Gleaners Food Bank of Indiana, which administers the federal program for Indiana's State Department of Health, ensures compliance by food pantries with those guidelines. Carrie Fulbright, a spokeswoman for the organization, told FoxNews.com that while Community Provisions remains a partner agency in "goo standing," it no longer receives federal food items.

"The state of Indiana has determined they are not meeting the guidelines for distribution of the emergency food assistance program distributed through the USDA," a statement from Fulbright read. "As the administrative agency and at the direction of the state, Gleaners has removed the federal food from Community Provisions.  However, it will remain in Jackson County and be distributed through the three other agencies in the county that are able to distribute federal food."

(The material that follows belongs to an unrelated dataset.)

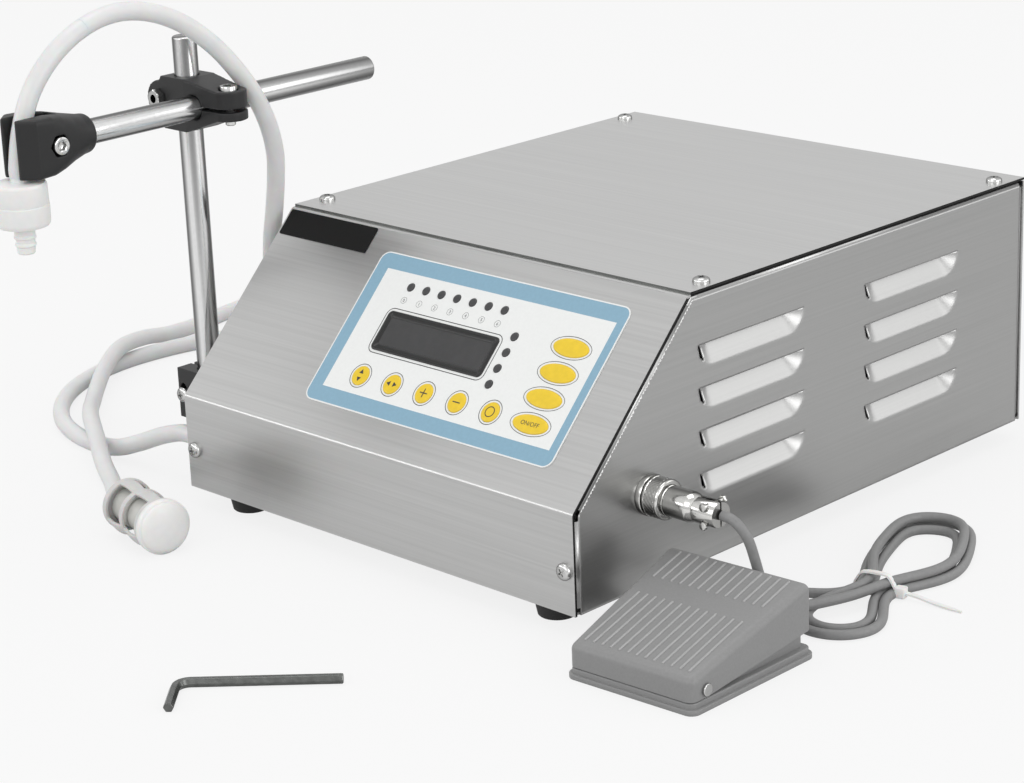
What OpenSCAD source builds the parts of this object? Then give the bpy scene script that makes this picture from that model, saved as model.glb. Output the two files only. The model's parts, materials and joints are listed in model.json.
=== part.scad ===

Representatives from Gleaners visited the pantry on Friday and picked up a remaining pallet of federal commodities. If the state ultimately reverses it decision, those items will be returned to the pantry, Fulbright said. 

Gleaners took over administration of the federal commodities program in October. Fulbright said more than 75 percent of food pantries served by the organization are faith-based agencies that do distribute federal food items.

"What we have seen other faith-based food pantries do is to provide signage, have brochures, have prayer cards or have a separate prayer room," Fulbright said.

Brock, meanwhile, has operated the food pantry since 1997 and said he never had a problem before Gleaners became the administrator of the federal program. He said the federal commodities constitute roughly 15 percent of its program.

Brock said he has appealed the decision to Indiana's Department of Health, but Amy Reel, a spokeswoman for that agency, said no formal appeal process exists pertaining to the federal commodities program.

Brock is now calling on state and federal officials for a clearer directive that does away with any chance of misinterpretation.

"Write it like you mean it, and be done with it," he said.

Ross Fraser, a spokesman for Feeding America, which provides food to more than 37 million Americans annually, said similar issues have "very rarely" been a concern for its 61,000-plus food pantries it serves.

"When there have been problems or concerns regarding this issue in the past, they have been quickly resolved," Fraser said in a statement to FoxNews.com. "We are confident that all parties involved will be able to work out a satisfying resolution.”